People who looked like me.

How easy, then, it was to look at those deep red bricks with relief, as they kept out the dark and scary Iranians, foreign to me in their own country. Strangers whose alien language made as much sense as the barks of the stray dogs who ran in packs near my school, whose mosques and minarets seemed to have fallen from Mars. Whose signs curlicued and lied to me in indecipherable calligraphy. Fear charged with resentment turned a nine-year-old into a budding imperialist. No, I knew that wall kept me safe. I worried about unguarded gates in back, spots where the wall could be bounded, breached. That wall, after all, stood between me and the natives, between Wonder Bread and noon, between American steaks and goat, goat often sacrificed in the streets annually at the Eid.

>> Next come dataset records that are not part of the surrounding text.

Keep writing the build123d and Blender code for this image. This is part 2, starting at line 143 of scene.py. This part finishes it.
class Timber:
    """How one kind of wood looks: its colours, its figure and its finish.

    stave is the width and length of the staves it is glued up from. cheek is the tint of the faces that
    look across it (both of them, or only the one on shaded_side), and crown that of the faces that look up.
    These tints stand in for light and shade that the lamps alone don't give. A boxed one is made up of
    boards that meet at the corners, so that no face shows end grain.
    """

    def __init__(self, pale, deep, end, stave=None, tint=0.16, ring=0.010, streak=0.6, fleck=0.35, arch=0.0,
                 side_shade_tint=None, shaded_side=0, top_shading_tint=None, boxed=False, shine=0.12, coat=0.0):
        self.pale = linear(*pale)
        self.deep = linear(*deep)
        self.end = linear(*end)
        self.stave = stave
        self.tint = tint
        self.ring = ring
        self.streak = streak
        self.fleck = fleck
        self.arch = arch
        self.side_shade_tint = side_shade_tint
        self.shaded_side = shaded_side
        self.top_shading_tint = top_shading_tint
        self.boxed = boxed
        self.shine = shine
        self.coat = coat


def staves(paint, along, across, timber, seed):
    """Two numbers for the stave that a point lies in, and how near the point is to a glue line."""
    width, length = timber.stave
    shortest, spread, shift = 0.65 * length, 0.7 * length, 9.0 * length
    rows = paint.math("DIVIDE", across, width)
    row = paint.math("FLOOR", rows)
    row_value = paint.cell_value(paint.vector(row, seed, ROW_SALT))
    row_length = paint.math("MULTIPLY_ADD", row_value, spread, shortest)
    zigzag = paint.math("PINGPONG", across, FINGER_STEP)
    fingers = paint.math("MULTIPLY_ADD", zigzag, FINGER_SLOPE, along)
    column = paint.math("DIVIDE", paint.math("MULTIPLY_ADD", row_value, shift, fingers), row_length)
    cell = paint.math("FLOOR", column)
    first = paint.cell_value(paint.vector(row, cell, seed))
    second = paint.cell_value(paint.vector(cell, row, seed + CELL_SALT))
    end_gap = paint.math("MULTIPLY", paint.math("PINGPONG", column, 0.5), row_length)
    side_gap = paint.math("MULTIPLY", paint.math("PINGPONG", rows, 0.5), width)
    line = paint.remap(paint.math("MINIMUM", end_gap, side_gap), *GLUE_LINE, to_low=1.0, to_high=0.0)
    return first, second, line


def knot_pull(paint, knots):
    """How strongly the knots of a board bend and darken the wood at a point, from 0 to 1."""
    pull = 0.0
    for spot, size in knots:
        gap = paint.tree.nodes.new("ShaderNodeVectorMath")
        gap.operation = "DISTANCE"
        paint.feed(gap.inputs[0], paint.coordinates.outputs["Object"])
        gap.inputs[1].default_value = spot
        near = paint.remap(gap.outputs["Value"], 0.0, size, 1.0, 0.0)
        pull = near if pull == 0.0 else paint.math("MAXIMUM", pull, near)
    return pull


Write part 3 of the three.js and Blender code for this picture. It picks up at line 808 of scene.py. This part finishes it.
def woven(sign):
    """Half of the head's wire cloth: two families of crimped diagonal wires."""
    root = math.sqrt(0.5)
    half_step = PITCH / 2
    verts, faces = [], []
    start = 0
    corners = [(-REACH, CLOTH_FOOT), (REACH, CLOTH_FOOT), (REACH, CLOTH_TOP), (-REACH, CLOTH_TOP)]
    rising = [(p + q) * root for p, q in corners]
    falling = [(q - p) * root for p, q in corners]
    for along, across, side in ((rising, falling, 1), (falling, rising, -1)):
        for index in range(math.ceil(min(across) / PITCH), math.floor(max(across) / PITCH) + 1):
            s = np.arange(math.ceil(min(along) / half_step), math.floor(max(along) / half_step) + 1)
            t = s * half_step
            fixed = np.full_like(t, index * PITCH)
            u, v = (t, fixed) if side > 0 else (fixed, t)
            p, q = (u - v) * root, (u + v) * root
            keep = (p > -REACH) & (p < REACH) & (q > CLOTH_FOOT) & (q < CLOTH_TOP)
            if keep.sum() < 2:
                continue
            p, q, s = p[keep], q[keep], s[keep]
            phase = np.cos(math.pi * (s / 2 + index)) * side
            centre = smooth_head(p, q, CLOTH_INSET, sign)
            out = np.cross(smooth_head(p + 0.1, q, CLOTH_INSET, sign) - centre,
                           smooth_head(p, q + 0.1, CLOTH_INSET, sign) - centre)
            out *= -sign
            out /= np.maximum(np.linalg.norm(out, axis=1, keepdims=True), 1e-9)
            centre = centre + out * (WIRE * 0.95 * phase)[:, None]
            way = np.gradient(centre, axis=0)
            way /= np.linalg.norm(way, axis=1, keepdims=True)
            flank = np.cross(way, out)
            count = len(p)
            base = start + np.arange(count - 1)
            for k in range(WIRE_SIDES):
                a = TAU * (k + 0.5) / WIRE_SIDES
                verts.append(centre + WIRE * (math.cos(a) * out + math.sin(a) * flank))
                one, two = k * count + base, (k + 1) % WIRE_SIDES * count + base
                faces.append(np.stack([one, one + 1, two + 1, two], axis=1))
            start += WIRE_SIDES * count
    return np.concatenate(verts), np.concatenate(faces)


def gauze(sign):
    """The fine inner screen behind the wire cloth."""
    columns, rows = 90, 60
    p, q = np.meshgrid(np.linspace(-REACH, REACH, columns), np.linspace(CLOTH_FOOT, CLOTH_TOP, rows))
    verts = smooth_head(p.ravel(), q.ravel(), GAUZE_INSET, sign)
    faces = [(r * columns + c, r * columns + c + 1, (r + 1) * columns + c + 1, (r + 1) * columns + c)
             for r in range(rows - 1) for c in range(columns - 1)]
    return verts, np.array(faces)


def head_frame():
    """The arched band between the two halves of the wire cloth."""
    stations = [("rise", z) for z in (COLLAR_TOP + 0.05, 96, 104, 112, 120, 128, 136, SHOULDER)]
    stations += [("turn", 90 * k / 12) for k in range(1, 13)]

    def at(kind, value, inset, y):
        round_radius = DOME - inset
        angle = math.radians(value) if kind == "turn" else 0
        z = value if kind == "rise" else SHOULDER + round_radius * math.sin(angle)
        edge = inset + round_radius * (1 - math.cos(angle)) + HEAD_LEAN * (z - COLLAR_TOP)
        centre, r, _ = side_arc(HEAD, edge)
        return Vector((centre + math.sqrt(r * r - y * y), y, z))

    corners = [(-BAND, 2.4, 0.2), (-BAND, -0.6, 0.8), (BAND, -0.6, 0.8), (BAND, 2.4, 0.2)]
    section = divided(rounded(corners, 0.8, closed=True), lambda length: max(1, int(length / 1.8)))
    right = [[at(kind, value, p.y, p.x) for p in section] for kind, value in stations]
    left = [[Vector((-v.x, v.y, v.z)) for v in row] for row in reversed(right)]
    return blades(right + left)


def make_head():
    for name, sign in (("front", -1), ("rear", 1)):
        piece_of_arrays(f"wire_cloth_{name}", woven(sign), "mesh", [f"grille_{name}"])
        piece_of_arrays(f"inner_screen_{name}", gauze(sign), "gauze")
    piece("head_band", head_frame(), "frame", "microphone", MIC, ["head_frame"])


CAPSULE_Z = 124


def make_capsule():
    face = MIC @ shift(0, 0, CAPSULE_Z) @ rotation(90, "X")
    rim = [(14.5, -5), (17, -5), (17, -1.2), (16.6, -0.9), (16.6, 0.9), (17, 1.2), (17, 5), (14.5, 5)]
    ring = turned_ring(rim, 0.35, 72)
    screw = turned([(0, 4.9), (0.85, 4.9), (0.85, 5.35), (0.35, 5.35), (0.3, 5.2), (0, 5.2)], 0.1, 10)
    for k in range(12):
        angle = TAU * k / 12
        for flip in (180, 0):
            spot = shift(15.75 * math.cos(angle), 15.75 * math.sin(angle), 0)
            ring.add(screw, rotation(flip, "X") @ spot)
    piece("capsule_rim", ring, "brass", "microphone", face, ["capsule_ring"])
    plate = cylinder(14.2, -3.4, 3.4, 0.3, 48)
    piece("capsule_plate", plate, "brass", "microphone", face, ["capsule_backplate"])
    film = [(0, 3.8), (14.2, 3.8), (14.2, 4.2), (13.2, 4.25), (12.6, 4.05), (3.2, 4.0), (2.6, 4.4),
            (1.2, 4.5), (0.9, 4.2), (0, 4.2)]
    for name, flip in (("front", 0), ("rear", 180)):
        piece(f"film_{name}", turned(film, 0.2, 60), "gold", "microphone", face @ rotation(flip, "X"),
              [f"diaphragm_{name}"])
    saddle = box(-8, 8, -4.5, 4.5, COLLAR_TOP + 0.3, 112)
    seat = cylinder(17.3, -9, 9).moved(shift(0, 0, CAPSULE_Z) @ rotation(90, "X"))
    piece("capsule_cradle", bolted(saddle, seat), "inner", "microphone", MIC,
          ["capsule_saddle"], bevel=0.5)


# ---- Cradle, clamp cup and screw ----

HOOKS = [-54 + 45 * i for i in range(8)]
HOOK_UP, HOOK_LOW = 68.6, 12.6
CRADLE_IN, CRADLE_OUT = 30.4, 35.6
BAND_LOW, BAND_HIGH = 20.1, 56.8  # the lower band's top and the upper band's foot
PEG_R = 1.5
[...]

There were interlopers inside. Iranian drivers and janitors who drank tea the way their ancestors in desert caravansaries did -- dipping sugar cubes in tea and chewing the crunchy, sweetened mess. They were part of the embassy, true, but not of it. The wall for them was something that contained them for a day. They could leave in the evening, but I was there, trapped in Iran, becoming, against the will of a boorish child, gradually steeped in its culture, its history. Iranian politics were real, its politics were lived. While Nixon’s photo was replaced by Ford’s, and later by Carter’s, the oil paintings of Reza Shah Pahlavi, Shahanshah -- King of Kings, His Imperial Highness, remained.

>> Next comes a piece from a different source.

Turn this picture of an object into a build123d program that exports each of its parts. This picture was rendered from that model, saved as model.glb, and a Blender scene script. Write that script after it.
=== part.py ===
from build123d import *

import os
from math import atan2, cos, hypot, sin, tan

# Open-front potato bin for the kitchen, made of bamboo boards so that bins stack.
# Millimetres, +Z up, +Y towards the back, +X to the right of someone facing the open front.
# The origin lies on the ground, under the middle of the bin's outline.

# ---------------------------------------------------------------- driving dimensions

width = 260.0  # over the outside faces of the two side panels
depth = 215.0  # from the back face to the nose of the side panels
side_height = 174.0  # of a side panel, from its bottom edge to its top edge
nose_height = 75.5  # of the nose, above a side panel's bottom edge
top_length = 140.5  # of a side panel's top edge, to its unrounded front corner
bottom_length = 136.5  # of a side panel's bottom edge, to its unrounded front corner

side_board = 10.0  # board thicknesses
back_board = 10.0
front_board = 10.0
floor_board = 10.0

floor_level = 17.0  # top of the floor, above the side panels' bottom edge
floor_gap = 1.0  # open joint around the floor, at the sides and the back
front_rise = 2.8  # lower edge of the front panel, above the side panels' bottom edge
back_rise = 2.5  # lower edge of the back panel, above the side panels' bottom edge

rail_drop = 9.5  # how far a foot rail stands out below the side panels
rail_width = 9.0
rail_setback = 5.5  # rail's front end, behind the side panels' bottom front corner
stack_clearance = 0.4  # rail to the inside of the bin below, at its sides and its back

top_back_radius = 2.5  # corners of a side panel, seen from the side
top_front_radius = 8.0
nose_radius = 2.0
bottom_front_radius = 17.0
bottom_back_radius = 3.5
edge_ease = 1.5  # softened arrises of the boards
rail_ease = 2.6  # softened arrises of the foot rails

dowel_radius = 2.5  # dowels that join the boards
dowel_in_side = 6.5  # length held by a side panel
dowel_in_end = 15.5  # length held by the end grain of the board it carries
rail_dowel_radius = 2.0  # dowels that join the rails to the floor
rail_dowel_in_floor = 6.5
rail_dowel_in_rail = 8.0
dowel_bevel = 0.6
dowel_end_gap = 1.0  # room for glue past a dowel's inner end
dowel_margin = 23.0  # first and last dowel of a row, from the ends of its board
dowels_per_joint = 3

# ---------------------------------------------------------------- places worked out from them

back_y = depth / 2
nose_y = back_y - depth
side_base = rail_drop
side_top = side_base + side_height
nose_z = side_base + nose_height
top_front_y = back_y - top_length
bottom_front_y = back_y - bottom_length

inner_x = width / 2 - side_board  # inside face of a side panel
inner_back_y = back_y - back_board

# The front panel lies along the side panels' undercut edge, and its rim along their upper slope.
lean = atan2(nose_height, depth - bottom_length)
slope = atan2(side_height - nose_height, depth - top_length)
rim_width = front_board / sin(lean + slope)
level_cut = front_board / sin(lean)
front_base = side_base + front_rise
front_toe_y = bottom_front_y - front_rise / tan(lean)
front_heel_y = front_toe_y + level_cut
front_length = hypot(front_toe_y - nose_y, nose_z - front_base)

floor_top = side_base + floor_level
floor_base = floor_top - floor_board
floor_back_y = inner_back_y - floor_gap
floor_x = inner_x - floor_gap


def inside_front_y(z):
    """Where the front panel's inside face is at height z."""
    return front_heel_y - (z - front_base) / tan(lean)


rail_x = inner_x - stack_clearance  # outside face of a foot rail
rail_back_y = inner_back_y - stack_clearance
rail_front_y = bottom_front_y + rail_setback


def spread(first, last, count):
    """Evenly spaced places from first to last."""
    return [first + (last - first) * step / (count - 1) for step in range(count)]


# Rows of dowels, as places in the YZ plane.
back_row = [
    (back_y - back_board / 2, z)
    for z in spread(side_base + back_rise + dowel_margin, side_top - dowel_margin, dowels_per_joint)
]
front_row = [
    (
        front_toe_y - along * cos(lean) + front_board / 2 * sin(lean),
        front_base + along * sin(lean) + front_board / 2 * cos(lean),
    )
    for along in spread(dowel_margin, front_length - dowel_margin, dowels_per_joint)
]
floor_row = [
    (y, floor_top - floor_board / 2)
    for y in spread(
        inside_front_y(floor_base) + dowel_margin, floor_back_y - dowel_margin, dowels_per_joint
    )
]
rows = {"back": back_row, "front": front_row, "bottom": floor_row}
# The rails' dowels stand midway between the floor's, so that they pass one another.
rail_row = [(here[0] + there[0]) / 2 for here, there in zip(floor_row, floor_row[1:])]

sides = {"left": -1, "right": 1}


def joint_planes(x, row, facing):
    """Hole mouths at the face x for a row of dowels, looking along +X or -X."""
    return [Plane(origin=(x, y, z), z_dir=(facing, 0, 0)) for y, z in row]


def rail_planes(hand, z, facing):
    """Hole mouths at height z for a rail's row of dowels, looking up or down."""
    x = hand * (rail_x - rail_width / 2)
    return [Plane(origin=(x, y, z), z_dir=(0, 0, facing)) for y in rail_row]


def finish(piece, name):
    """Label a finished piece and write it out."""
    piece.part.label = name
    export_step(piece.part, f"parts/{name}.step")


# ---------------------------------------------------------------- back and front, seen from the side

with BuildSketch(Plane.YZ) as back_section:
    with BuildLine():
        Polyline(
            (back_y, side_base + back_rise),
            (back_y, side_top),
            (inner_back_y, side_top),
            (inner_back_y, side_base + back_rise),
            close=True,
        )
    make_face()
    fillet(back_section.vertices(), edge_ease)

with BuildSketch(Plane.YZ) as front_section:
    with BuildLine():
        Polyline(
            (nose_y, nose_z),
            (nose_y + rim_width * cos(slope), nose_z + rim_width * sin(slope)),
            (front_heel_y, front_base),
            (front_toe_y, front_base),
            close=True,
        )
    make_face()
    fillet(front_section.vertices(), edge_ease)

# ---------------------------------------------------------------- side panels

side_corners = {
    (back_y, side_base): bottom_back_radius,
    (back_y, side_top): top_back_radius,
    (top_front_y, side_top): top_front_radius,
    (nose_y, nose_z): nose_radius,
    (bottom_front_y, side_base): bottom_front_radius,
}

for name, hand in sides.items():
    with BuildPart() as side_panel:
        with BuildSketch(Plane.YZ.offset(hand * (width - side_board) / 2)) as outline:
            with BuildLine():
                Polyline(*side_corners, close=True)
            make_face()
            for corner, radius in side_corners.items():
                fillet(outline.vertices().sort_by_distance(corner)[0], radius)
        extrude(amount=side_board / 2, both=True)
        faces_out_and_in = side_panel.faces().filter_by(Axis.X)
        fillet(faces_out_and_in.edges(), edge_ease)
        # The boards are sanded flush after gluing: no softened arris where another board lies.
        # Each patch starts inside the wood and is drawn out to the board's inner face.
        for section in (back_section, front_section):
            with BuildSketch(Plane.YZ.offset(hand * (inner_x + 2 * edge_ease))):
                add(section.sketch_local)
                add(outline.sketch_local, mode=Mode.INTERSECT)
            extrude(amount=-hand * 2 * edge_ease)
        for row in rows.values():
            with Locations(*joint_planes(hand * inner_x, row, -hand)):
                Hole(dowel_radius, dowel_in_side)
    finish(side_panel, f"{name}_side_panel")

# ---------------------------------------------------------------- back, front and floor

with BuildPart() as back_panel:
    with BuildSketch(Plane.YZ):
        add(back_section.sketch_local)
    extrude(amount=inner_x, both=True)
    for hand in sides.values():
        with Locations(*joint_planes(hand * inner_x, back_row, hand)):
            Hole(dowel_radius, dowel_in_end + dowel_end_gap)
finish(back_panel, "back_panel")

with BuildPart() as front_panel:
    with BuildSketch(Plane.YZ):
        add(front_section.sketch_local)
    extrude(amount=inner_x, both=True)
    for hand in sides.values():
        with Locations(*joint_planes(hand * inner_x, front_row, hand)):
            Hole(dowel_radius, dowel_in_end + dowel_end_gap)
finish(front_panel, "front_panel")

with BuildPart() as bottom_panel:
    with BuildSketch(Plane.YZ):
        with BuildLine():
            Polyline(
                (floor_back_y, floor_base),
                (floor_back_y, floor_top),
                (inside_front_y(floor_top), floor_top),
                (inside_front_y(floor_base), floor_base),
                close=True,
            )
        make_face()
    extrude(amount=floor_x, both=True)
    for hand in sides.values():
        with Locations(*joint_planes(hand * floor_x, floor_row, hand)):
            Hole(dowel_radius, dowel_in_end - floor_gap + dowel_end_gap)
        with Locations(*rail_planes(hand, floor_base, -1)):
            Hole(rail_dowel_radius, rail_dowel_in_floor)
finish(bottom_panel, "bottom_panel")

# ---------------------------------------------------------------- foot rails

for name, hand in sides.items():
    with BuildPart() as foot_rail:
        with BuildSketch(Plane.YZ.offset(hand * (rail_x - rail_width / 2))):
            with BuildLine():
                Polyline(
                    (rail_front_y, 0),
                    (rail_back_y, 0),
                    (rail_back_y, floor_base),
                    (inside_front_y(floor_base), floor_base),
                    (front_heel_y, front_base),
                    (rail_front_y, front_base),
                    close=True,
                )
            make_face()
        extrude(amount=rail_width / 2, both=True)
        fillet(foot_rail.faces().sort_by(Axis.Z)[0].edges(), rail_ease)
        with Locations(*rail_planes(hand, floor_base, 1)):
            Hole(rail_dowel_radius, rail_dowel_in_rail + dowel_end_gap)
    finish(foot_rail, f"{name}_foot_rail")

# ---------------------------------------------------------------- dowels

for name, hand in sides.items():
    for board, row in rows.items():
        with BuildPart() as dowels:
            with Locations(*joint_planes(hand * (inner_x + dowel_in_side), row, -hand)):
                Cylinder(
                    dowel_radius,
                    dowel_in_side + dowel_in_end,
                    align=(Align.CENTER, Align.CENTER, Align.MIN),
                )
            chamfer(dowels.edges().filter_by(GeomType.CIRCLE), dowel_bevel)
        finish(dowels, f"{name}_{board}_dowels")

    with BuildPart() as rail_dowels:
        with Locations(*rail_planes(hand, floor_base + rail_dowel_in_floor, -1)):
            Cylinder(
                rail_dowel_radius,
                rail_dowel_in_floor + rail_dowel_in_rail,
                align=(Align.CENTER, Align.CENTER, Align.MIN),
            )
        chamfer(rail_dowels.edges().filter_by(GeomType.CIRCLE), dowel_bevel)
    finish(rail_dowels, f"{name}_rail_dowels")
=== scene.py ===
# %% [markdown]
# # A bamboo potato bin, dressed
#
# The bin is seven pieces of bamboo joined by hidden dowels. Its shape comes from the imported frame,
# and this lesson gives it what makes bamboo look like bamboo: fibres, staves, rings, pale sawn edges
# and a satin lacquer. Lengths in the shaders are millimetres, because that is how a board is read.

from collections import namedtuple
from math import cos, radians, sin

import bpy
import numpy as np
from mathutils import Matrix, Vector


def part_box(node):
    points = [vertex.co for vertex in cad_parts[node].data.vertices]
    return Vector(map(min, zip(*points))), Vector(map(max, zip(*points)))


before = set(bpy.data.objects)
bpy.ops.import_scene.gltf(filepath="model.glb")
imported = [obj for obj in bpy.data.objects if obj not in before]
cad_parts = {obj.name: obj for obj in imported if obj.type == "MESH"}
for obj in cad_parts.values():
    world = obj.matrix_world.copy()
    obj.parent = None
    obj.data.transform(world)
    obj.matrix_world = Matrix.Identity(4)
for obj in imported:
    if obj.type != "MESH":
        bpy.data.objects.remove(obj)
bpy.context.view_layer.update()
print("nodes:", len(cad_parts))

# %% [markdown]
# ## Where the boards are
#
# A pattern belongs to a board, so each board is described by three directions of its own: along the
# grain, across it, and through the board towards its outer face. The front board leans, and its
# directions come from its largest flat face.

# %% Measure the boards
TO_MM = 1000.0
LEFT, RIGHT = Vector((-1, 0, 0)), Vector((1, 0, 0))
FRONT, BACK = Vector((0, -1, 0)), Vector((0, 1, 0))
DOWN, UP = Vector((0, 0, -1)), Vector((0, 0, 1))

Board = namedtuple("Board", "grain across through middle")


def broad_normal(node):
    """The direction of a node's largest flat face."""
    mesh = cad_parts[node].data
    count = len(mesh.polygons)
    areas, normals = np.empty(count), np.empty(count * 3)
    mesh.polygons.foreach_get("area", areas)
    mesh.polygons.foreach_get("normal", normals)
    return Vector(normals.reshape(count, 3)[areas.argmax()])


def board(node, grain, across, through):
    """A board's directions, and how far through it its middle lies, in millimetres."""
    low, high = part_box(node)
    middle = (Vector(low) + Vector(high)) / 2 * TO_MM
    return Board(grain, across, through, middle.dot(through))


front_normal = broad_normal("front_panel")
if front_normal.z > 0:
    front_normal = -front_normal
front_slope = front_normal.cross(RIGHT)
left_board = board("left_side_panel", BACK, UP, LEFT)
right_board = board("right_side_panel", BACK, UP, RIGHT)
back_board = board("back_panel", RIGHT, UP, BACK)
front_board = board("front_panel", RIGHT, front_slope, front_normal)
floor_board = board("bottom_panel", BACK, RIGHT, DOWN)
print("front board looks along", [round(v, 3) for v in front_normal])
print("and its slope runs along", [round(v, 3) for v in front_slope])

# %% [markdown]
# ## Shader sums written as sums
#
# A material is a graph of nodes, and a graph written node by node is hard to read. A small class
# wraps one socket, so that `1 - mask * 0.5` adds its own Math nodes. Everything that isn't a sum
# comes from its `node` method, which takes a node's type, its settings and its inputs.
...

But when the angry new met the entrenched old -- the way two storm fronts meet on the Great Plains, leaving tornadoes and floods in their wake -- and when the Iranians tired of His Imperial Highness, of his secret SAVAK police, of Bell helicopter, of the CIA, of the red brick walls of the embassy itself, and they took to the streets, the world changed for me. Martial law. Gunshot staccato at night. Sleeping under bed frames, listening to no news save what we could pick up on the BBC over short-wave. Revolution. Finally an early-morning 747 evacuation as Iran fell into pieces.

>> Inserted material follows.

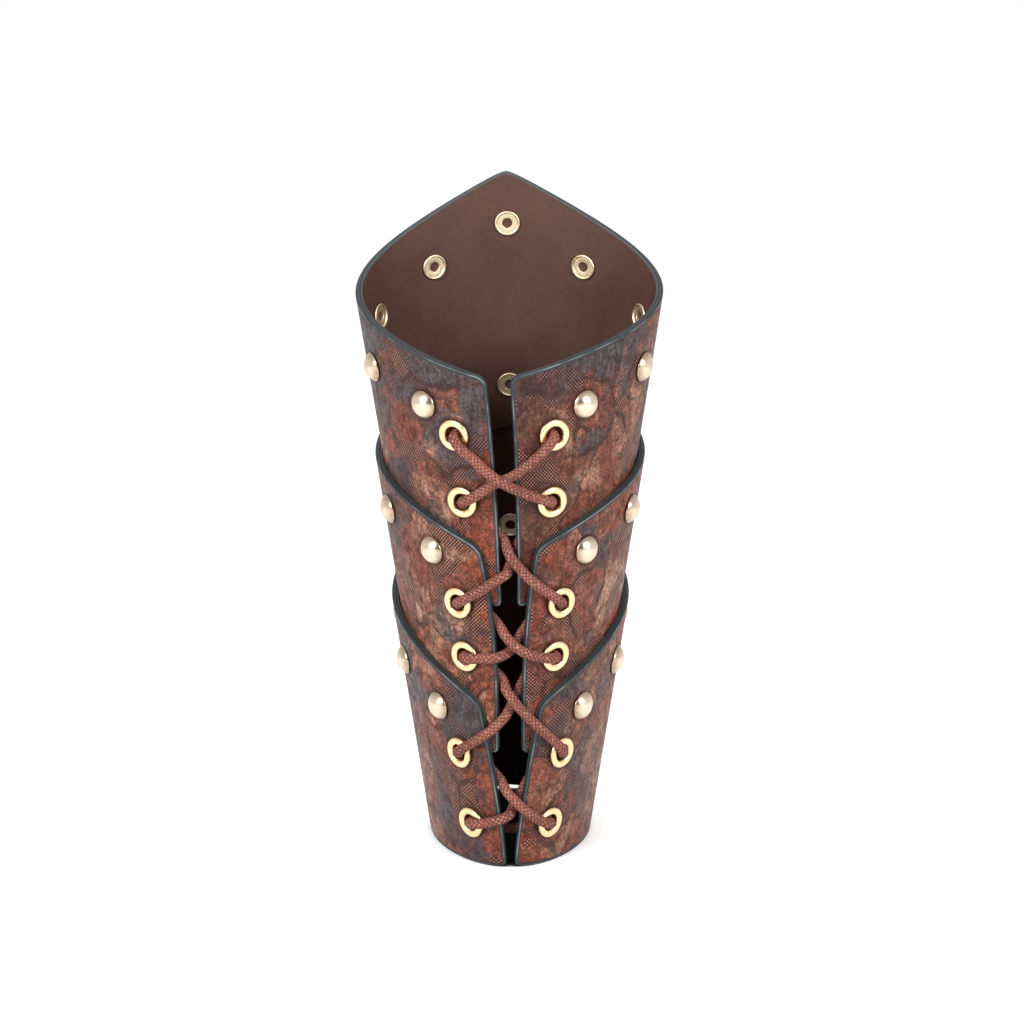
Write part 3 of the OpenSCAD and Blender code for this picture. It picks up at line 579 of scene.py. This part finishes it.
class Look:
    """One material, or the world, and short ways to add its nodes. A value is a number, a colour
    or a socket."""

    def __init__(self, name, world=None, **constants):
        self.material = world or bpy.data.materials.new(name)
        self.material.use_nodes = True
        self.tree = self.material.node_tree
        self.shader = self.tree.nodes["Background" if world else "Principled BSDF"]
        for socket, value in constants.items():
            self.shader.inputs[socket.replace("_", " ")].default_value = value

    def node(self, kind, *values, out=0, **settings):
        new = self.tree.nodes.new(kind)
        for key, value in settings.items():
            setattr(new, key, value)
        for socket, value in values:
            self.feed(new.inputs[socket], value)
        return new.outputs[out]

    def feed(self, socket, value):
        if isinstance(value, bpy.types.NodeSocket):
            self.tree.links.new(value, socket)
        elif socket.type == "RGBA":
            socket.default_value = (*value[:3], 1)
        else:
            socket.default_value = value

    def place(self, *shift):
        """Object coordinates in millimetres."""
        at = self.node("ShaderNodeTexCoord", out="Object")
        return self.node("ShaderNodeMapping", ("Vector", at), ("Location", shift or (0, 0, 0)),
                         ("Scale", (1 / MM,) * 3))

    def flat(self, scale=(FLAT_MM, FLAT_MM, 1), turn=0.0):
        """The piece's own flat map, by default in millimetres."""
        at = self.node("ShaderNodeUVMap", uv_map="flat")
        return self.node("ShaderNodeMapping", ("Vector", at), ("Scale", scale), ("Rotation", (0, 0, turn)))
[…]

Memories are arbitrary; perspectives change. Thirty years later, I still see the wall -- whether on the television or in my mind’s unsteady photographs -- but it seems to have changed its purpose. No longer is it keeping out the foreign. Now it’s encircling me, holding me among the sheltered, the familiar, all as certain and as secure as my middle-aged gut.

True, I’m looking back through a sentimental haze, of course. Most of us remember childhood wistfully. Who wouldn’t like a second chance? But that wall is still there, taunting me. On its other side is another world, one lost to me, perhaps forever. Another language, an architecture and a people reminiscent of A Thousand and One Nights. Far from condescension, I envy it. I crave signs that can’t be read, an atonal music heard as if hearing song for the first time, a language to which I have to strive to listen, to understand.

People who look nothing like me.

As reports of strife in the Middle East change to another topic on the nightly news, and the video footage shows new hot spots and more important politicians, the wall and its deep red bricks disappear from my television screen. I am comforted. I know that I am safe, I know I am protected from the alien and strange, and, thus reassured, I think about that wall and examine it closely for cracks, chinks -- those gaps through which I once feared the outsiders would invade, and I look for a way out.